• The problem:
Below is a set of records; print all of them exactly as written.

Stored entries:
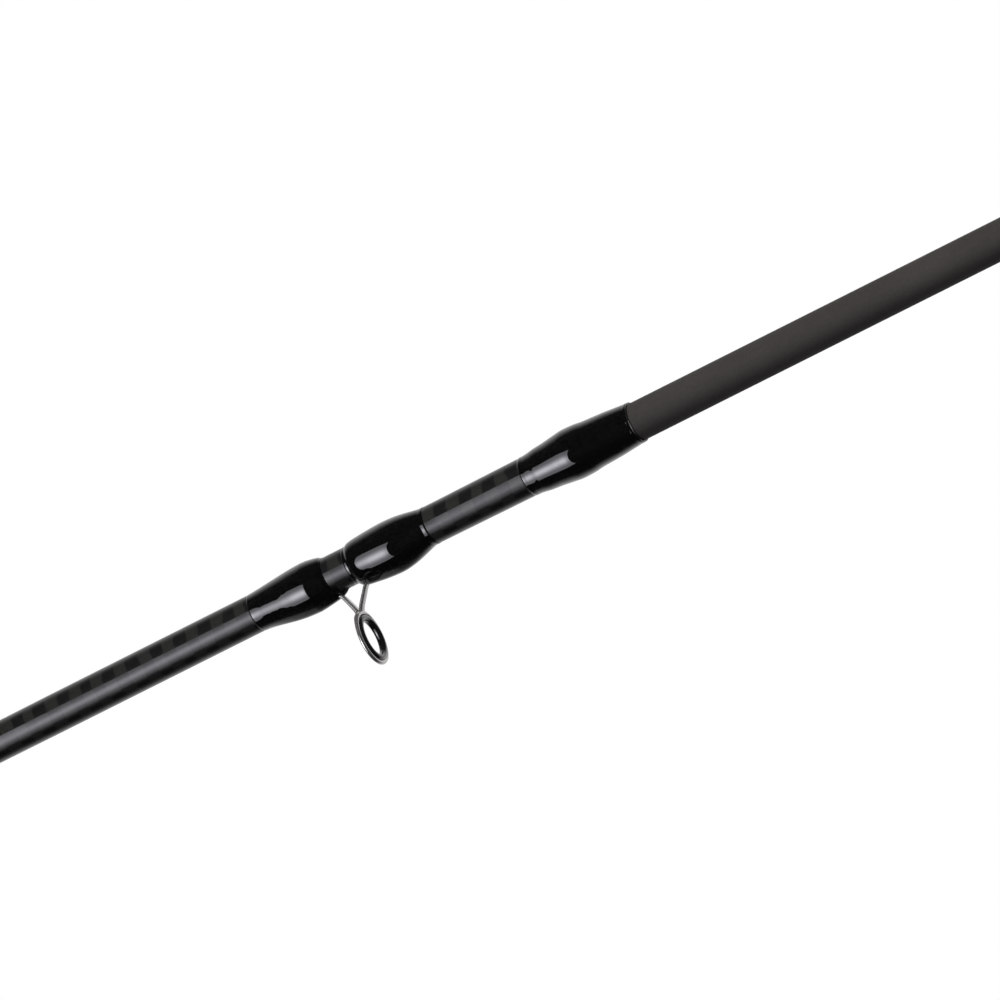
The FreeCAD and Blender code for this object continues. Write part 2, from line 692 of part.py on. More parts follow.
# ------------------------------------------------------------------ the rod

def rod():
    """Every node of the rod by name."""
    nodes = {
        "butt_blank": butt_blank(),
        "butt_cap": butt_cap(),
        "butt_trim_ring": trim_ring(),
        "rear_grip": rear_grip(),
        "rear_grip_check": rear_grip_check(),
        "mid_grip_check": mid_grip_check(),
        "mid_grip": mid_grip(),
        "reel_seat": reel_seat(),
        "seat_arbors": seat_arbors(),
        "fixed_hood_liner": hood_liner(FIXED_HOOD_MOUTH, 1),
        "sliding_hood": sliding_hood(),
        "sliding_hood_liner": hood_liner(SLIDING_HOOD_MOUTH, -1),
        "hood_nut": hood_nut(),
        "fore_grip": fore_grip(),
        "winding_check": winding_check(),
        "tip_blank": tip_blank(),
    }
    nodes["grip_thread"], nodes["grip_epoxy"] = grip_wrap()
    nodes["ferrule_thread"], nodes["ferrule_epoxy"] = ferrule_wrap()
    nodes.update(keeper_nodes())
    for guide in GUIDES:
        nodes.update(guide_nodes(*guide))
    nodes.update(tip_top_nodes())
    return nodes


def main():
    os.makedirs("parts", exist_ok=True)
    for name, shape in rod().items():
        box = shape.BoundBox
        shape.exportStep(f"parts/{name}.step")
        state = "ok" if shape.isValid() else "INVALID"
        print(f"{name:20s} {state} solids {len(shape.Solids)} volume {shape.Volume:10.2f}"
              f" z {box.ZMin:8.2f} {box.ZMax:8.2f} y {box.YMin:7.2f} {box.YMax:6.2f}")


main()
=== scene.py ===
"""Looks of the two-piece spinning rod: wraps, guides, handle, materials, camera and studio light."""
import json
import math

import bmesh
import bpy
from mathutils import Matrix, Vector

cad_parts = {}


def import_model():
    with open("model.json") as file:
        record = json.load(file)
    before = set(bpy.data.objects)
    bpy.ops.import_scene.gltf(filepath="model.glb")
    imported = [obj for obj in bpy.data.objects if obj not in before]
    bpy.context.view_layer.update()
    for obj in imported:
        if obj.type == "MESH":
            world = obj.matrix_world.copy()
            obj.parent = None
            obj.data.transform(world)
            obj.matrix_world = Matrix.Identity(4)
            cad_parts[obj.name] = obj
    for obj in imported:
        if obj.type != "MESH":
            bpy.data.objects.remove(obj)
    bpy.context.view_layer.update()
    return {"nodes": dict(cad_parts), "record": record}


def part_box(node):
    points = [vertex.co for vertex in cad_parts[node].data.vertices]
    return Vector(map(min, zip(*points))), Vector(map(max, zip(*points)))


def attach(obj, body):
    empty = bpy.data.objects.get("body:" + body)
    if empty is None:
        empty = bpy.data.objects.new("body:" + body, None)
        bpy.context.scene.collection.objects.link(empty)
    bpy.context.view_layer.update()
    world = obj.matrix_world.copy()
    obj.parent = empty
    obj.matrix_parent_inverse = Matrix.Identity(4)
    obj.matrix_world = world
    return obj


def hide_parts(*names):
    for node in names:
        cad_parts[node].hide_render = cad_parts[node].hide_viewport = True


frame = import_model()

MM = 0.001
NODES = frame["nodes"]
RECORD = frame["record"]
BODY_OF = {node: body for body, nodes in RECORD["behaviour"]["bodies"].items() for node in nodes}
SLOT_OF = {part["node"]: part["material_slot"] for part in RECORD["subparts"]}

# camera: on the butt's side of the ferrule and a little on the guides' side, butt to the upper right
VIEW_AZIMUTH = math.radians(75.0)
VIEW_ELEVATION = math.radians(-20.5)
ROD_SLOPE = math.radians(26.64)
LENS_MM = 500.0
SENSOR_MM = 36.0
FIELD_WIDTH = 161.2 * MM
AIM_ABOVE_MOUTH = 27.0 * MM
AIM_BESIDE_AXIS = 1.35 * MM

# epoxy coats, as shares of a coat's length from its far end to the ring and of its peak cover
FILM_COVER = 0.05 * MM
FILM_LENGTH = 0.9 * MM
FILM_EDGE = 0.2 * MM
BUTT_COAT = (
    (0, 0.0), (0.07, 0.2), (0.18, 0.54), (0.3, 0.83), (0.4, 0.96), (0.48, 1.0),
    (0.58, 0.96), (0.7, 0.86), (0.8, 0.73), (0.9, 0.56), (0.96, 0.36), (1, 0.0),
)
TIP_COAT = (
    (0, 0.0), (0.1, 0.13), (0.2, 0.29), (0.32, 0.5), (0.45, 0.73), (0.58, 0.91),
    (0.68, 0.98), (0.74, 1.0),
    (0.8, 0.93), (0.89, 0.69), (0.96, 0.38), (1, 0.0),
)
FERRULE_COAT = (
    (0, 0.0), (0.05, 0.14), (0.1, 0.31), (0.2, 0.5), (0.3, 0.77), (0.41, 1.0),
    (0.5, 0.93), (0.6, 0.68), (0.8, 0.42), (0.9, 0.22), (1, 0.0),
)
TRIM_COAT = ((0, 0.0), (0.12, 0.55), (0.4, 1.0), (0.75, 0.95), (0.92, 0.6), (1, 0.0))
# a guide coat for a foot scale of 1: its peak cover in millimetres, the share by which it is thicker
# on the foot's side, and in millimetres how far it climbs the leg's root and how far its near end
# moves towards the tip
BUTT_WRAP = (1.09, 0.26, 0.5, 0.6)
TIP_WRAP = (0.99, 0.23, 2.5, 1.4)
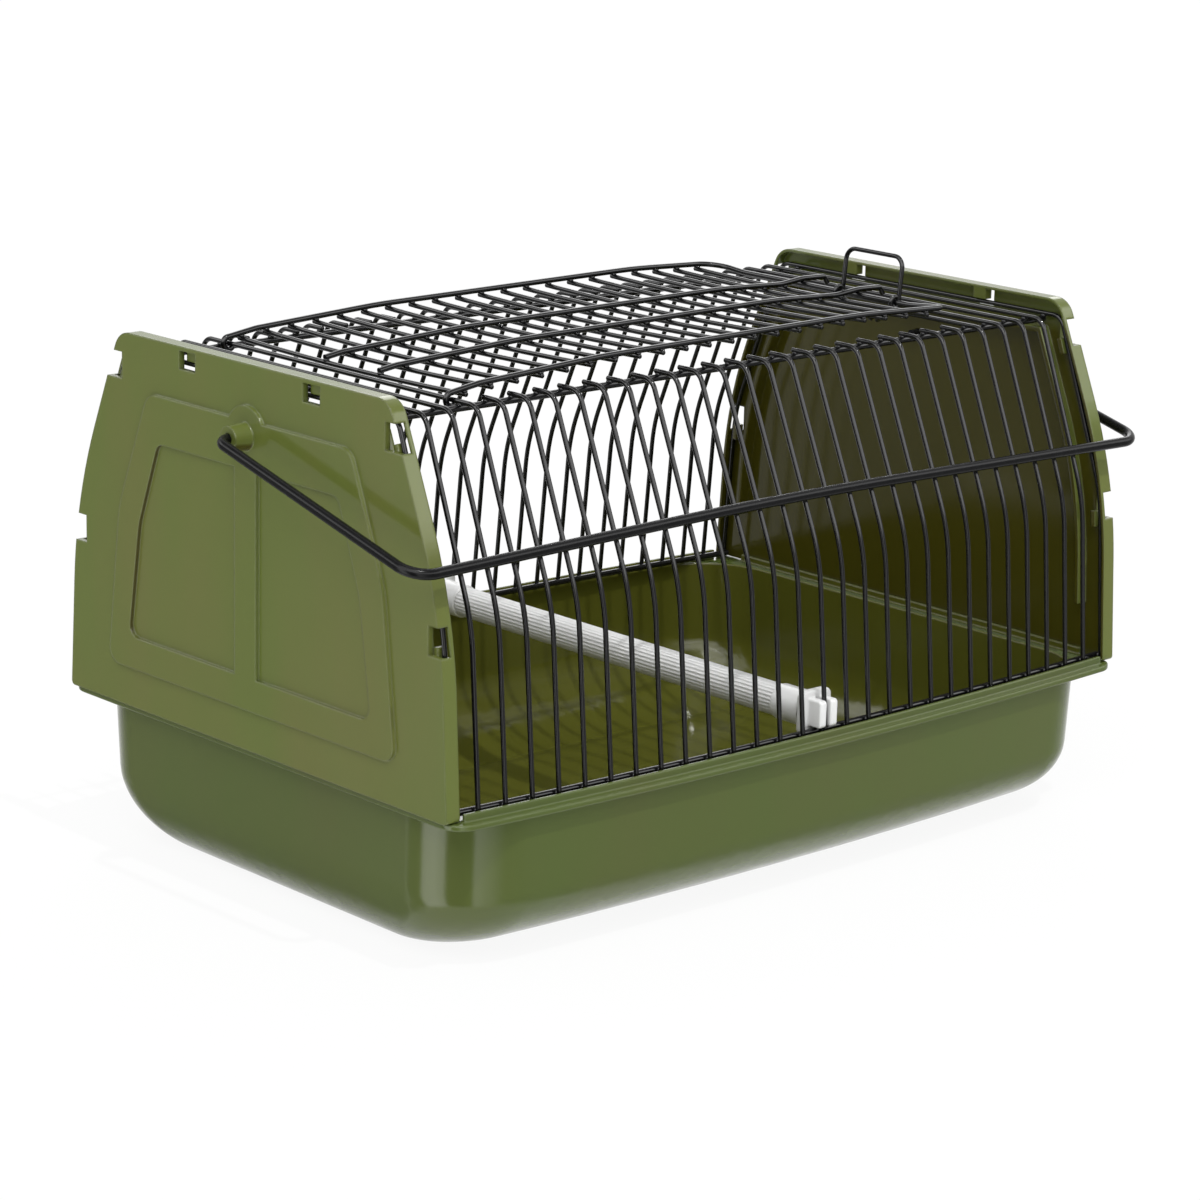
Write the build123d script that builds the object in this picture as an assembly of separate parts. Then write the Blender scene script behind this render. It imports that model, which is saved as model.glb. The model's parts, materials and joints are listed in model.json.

• Expected answer:
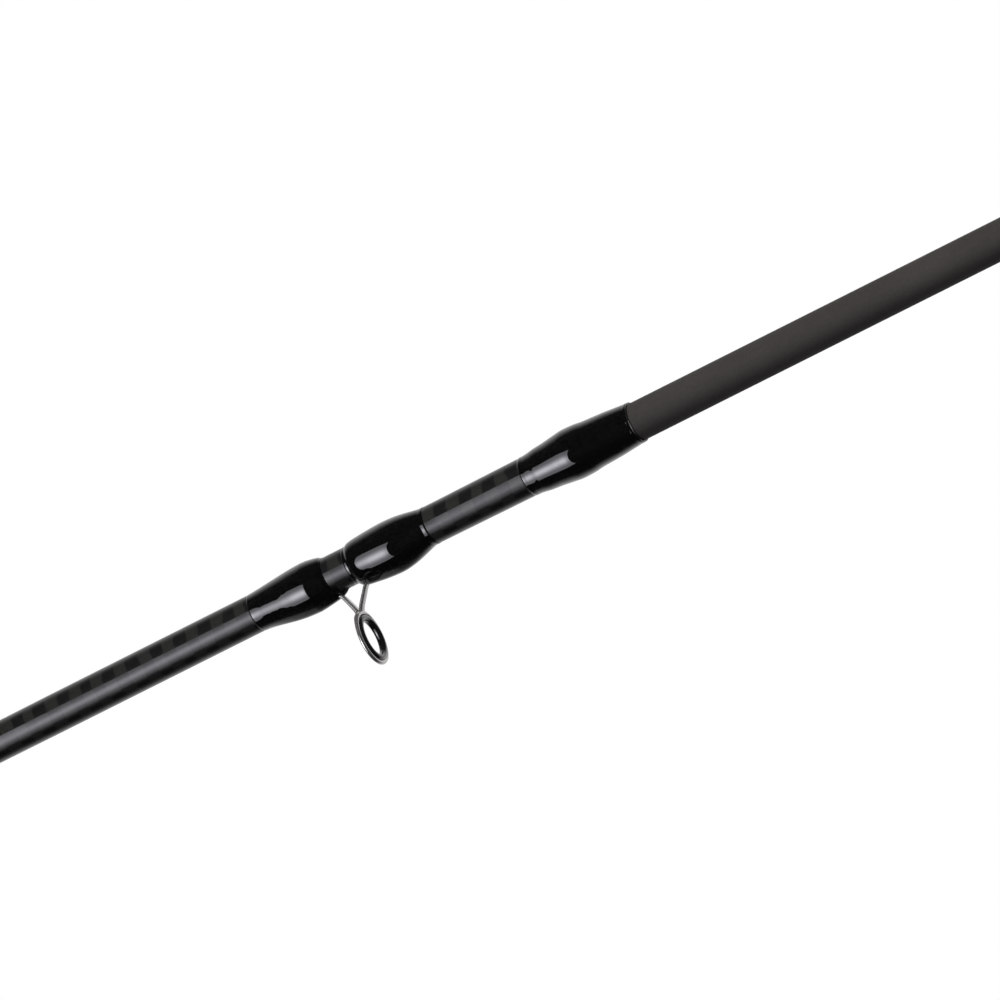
The FreeCAD and Blender code for this object continues. Write part 2, from line 692 of part.py on. More parts follow.
# ------------------------------------------------------------------ the rod

def rod():
    """Every node of the rod by name."""
    nodes = {
        "butt_blank": butt_blank(),
        "butt_cap": butt_cap(),
        "butt_trim_ring": trim_ring(),
        "rear_grip": rear_grip(),
        "rear_grip_check": rear_grip_check(),
        "mid_grip_check": mid_grip_check(),
        "mid_grip": mid_grip(),
        "reel_seat": reel_seat(),
        "seat_arbors": seat_arbors(),
        "fixed_hood_liner": hood_liner(FIXED_HOOD_MOUTH, 1),
        "sliding_hood": sliding_hood(),
        "sliding_hood_liner": hood_liner(SLIDING_HOOD_MOUTH, -1),
        "hood_nut": hood_nut(),
        "fore_grip": fore_grip(),
        "winding_check": winding_check(),
        "tip_blank": tip_blank(),
    }
    nodes["grip_thread"], nodes["grip_epoxy"] = grip_wrap()
    nodes["ferrule_thread"], nodes["ferrule_epoxy"] = ferrule_wrap()
    nodes.update(keeper_nodes())
    for guide in GUIDES:
        nodes.update(guide_nodes(*guide))
    nodes.update(tip_top_nodes())
    return nodes


def main():
    os.makedirs("parts", exist_ok=True)
    for name, shape in rod().items():
        box = shape.BoundBox
        shape.exportStep(f"parts/{name}.step")
        state = "ok" if shape.isValid() else "INVALID"
        print(f"{name:20s} {state} solids {len(shape.Solids)} volume {shape.Volume:10.2f}"
              f" z {box.ZMin:8.2f} {box.ZMax:8.2f} y {box.YMin:7.2f} {box.YMax:6.2f}")


main()
=== scene.py ===
"""Looks of the two-piece spinning rod: wraps, guides, handle, materials, camera and studio light."""
import json
import math

import bmesh
import bpy
from mathutils import Matrix, Vector

cad_parts = {}


def import_model():
    with open("model.json") as file:
        record = json.load(file)
    before = set(bpy.data.objects)
    bpy.ops.import_scene.gltf(filepath="model.glb")
    imported = [obj for obj in bpy.data.objects if obj not in before]
    bpy.context.view_layer.update()
    for obj in imported:
        if obj.type == "MESH":
            world = obj.matrix_world.copy()
            obj.parent = None
            obj.data.transform(world)
            obj.matrix_world = Matrix.Identity(4)
            cad_parts[obj.name] = obj
    for obj in imported:
        if obj.type != "MESH":
            bpy.data.objects.remove(obj)
    bpy.context.view_layer.update()
    return {"nodes": dict(cad_parts), "record": record}


def part_box(node):
    points = [vertex.co for vertex in cad_parts[node].data.vertices]
    return Vector(map(min, zip(*points))), Vector(map(max, zip(*points)))


def attach(obj, body):
    empty = bpy.data.objects.get("body:" + body)
    if empty is None:
        empty = bpy.data.objects.new("body:" + body, None)
        bpy.context.scene.collection.objects.link(empty)
    bpy.context.view_layer.update()
    world = obj.matrix_world.copy()
    obj.parent = empty
    obj.matrix_parent_inverse = Matrix.Identity(4)
    obj.matrix_world = world
    return obj


def hide_parts(*names):
    for node in names:
        cad_parts[node].hide_render = cad_parts[node].hide_viewport = True


frame = import_model()

MM = 0.001
NODES = frame["nodes"]
RECORD = frame["record"]
BODY_OF = {node: body for body, nodes in RECORD["behaviour"]["bodies"].items() for node in nodes}
SLOT_OF = {part["node"]: part["material_slot"] for part in RECORD["subparts"]}

# camera: on the butt's side of the ferrule and a little on the guides' side, butt to the upper right
VIEW_AZIMUTH = math.radians(75.0)
VIEW_ELEVATION = math.radians(-20.5)
ROD_SLOPE = math.radians(26.64)
LENS_MM = 500.0
SENSOR_MM = 36.0
FIELD_WIDTH = 161.2 * MM
AIM_ABOVE_MOUTH = 27.0 * MM
AIM_BESIDE_AXIS = 1.35 * MM

# epoxy coats, as shares of a coat's length from its far end to the ring and of its peak cover
FILM_COVER = 0.05 * MM
FILM_LENGTH = 0.9 * MM
FILM_EDGE = 0.2 * MM
BUTT_COAT = (
    (0, 0.0), (0.07, 0.2), (0.18, 0.54), (0.3, 0.83), (0.4, 0.96), (0.48, 1.0),
    (0.58, 0.96), (0.7, 0.86), (0.8, 0.73), (0.9, 0.56), (0.96, 0.36), (1, 0.0),
)
TIP_COAT = (
    (0, 0.0), (0.1, 0.13), (0.2, 0.29), (0.32, 0.5), (0.45, 0.73), (0.58, 0.91),
    (0.68, 0.98), (0.74, 1.0),
    (0.8, 0.93), (0.89, 0.69), (0.96, 0.38), (1, 0.0),
)
FERRULE_COAT = (
    (0, 0.0), (0.05, 0.14), (0.1, 0.31), (0.2, 0.5), (0.3, 0.77), (0.41, 1.0),
    (0.5, 0.93), (0.6, 0.68), (0.8, 0.42), (0.9, 0.22), (1, 0.0),
)
TRIM_COAT = ((0, 0.0), (0.12, 0.55), (0.4, 1.0), (0.75, 0.95), (0.92, 0.6), (1, 0.0))
# a guide coat for a foot scale of 1: its peak cover in millimetres, the share by which it is thicker
# on the foot's side, and in millimetres how far it climbs the leg's root and how far its near end
# moves towards the tip
BUTT_WRAP = (1.09, 0.26, 0.5, 0.6)
TIP_WRAP = (0.99, 0.23, 2.5, 1.4)
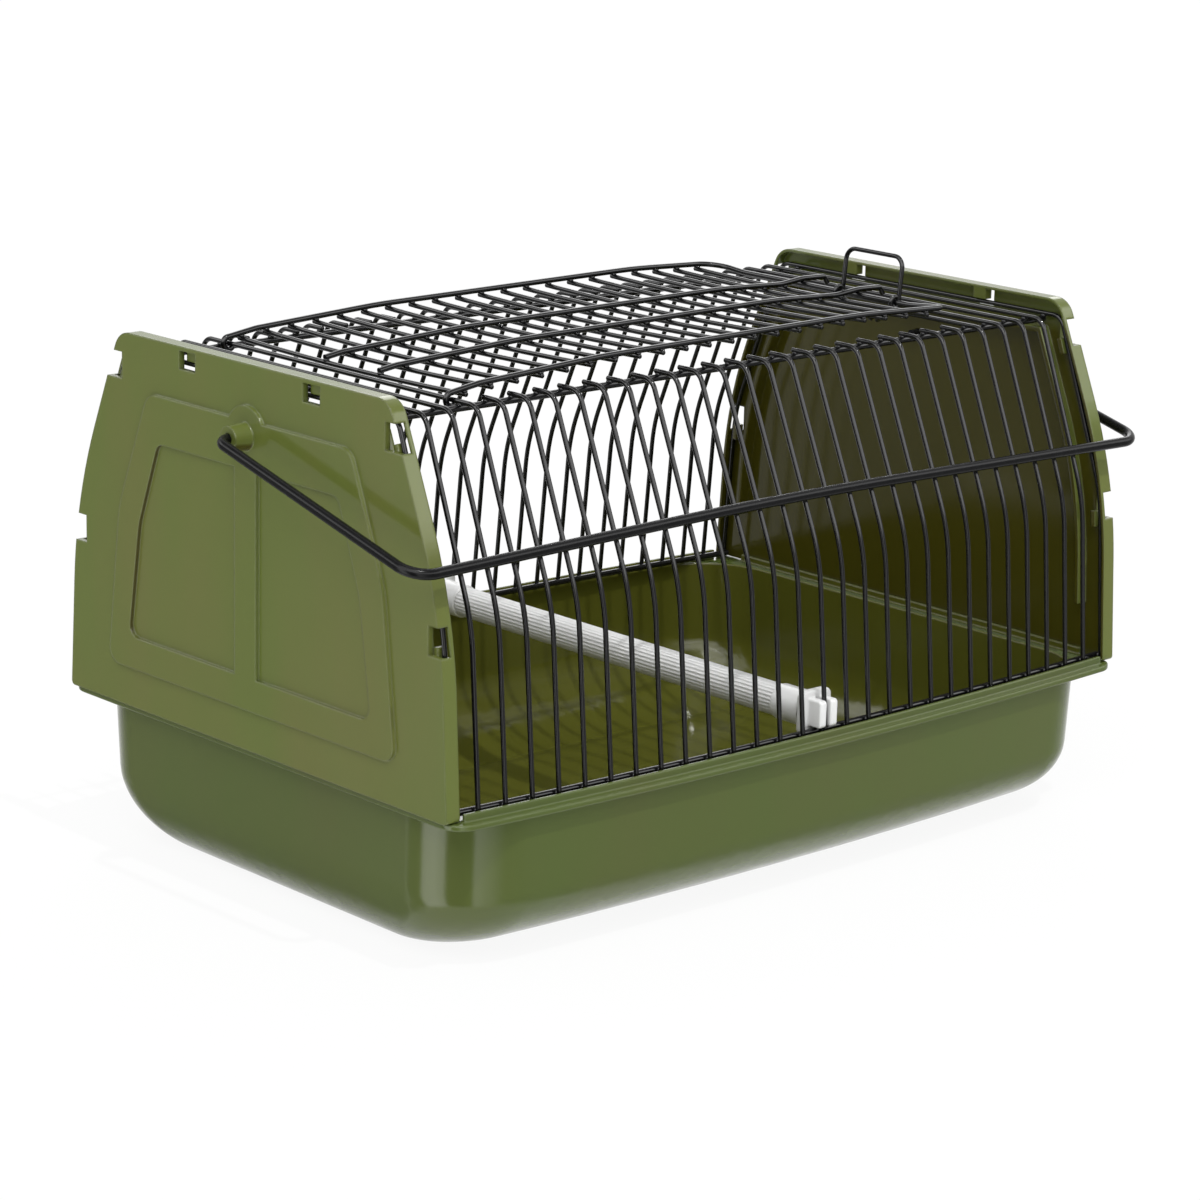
Write the build123d script that builds the object in this picture as an assembly of separate parts. Then write the Blender scene script behind this render. It imports that model, which is saved as model.glb. The model's parts, materials and joints are listed in model.json.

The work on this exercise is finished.